§ **Exercise objective**
Reproduce, exactly and in full, only the lines below from the one containing "Continue the Blender" through the one containing "return places.reshape(-1, 3)".

§ **Input**

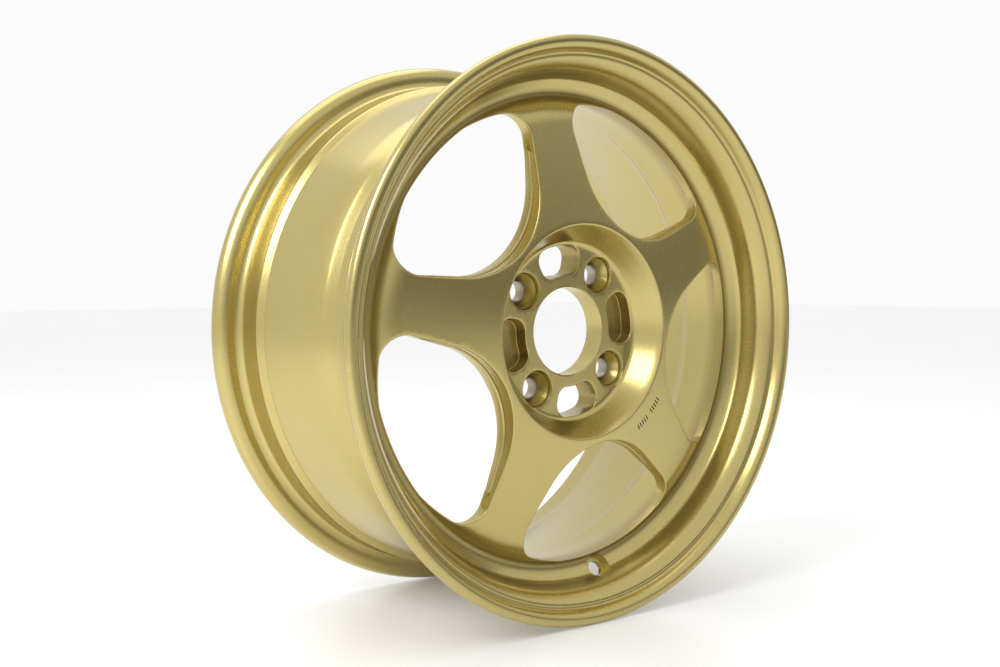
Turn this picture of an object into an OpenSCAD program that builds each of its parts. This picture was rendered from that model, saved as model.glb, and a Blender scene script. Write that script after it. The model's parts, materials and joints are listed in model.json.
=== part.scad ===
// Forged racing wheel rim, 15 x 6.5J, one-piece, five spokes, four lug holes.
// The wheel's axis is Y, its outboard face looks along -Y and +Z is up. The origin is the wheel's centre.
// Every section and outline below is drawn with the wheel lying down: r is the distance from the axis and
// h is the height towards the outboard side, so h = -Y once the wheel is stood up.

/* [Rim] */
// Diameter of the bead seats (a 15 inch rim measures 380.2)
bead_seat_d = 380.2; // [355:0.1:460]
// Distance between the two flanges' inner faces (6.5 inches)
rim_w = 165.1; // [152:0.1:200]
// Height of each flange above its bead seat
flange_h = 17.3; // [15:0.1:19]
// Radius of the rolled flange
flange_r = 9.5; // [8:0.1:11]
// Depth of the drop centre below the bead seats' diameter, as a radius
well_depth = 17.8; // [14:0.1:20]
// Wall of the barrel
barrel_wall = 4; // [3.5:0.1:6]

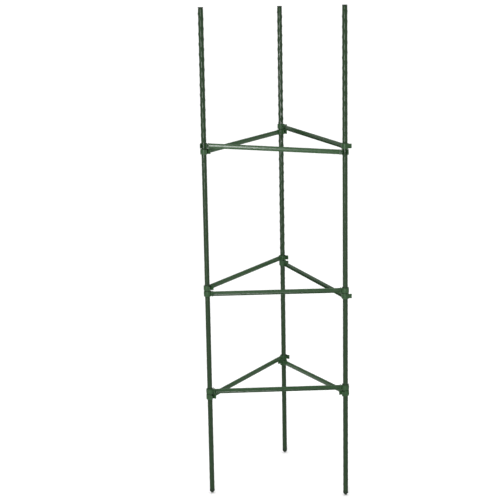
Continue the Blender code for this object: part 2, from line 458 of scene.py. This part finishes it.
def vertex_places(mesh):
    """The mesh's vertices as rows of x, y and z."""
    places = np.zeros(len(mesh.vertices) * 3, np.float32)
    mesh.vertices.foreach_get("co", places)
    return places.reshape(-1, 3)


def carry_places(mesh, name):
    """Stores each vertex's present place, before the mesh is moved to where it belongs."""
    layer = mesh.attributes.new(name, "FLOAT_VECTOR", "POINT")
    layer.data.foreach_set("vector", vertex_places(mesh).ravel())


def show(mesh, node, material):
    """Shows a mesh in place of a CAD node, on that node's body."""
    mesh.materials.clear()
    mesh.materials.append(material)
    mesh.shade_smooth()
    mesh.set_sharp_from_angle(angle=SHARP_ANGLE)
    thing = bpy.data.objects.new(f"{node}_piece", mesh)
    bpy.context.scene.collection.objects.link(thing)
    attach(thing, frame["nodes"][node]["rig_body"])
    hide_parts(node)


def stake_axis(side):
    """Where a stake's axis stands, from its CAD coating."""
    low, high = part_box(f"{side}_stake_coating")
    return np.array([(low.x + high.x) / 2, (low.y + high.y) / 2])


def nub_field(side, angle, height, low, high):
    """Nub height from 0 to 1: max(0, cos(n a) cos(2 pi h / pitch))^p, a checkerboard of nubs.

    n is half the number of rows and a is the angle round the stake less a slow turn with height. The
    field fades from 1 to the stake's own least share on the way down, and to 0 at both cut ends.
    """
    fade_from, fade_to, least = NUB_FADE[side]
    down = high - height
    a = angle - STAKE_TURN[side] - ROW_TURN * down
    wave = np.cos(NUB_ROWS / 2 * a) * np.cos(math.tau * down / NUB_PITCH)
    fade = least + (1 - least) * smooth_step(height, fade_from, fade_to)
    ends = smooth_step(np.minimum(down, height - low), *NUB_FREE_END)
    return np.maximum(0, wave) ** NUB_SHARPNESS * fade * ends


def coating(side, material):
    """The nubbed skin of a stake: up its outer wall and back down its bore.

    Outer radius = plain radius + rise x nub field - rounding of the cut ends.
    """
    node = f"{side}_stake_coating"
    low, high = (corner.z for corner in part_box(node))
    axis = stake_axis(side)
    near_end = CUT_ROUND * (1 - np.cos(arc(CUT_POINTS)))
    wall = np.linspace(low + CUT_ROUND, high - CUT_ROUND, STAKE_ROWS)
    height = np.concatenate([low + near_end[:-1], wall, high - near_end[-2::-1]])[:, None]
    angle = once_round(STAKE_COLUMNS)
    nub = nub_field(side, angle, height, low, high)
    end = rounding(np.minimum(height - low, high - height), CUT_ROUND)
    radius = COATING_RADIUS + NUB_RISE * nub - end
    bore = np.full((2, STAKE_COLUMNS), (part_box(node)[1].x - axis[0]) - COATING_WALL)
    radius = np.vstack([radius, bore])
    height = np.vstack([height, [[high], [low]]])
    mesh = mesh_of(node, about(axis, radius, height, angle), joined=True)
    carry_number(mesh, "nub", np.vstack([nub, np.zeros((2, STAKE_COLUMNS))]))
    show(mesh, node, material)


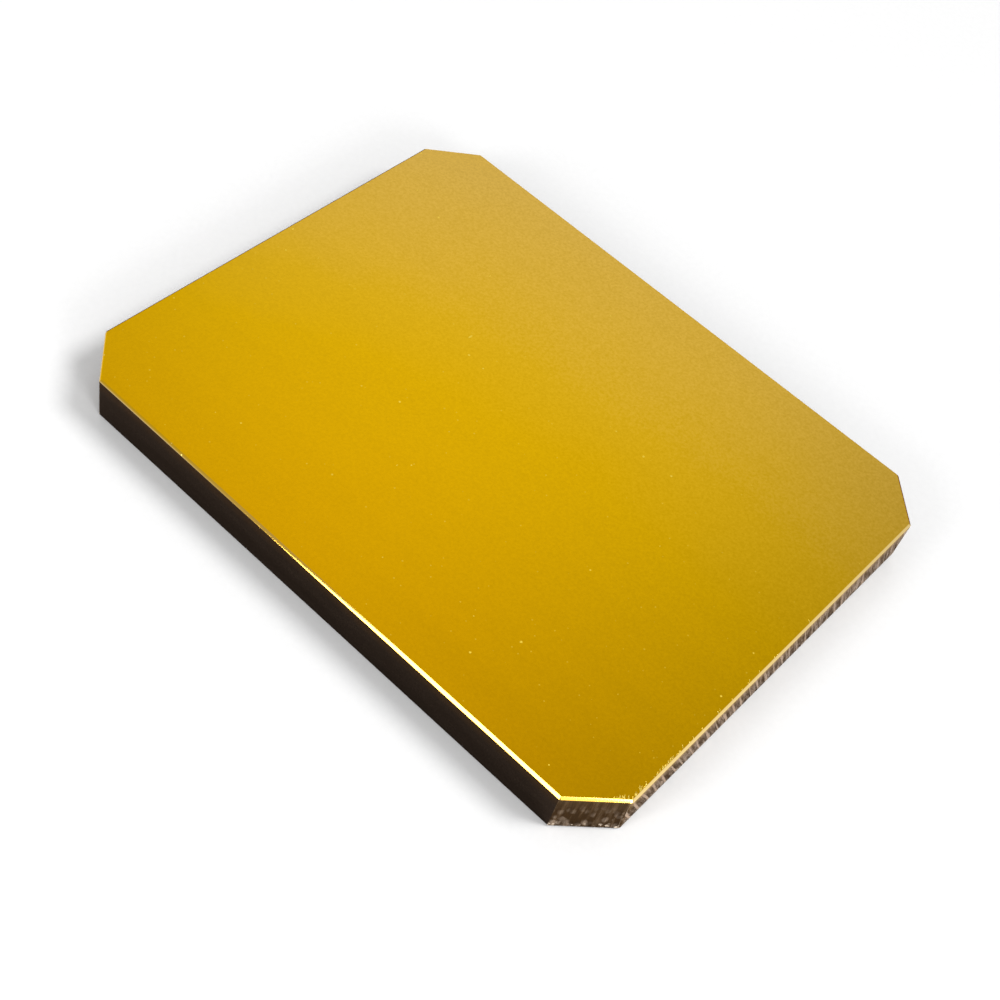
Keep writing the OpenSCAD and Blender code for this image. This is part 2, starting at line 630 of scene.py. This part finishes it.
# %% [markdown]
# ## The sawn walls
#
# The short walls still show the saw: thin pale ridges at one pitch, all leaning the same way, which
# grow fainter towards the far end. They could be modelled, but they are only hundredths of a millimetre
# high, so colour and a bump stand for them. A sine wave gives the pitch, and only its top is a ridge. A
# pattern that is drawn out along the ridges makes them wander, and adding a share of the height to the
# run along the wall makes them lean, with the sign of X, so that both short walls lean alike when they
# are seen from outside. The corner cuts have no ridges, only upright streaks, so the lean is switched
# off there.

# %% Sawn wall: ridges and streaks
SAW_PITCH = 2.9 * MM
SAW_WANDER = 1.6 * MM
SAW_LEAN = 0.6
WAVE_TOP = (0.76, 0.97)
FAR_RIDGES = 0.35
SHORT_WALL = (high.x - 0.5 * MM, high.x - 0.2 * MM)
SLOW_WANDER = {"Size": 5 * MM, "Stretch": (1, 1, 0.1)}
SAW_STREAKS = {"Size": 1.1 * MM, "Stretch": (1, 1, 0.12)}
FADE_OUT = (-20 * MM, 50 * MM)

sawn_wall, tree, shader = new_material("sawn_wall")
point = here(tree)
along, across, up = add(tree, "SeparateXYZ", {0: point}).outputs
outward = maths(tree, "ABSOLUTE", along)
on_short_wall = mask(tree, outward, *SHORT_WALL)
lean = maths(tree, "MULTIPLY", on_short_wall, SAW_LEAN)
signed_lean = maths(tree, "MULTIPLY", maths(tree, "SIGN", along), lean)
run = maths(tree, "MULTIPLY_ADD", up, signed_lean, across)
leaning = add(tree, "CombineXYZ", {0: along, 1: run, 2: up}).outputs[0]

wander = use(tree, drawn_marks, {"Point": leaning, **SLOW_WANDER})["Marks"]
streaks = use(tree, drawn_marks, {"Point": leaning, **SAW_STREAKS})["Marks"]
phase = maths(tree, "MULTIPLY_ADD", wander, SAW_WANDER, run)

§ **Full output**
Continue the Blender code for this object: part 2, from line 458 of scene.py. This part finishes it.
def vertex_places(mesh):
    """The mesh's vertices as rows of x, y and z."""
    places = np.zeros(len(mesh.vertices) * 3, np.float32)
    mesh.vertices.foreach_get("co", places)
    return places.reshape(-1, 3)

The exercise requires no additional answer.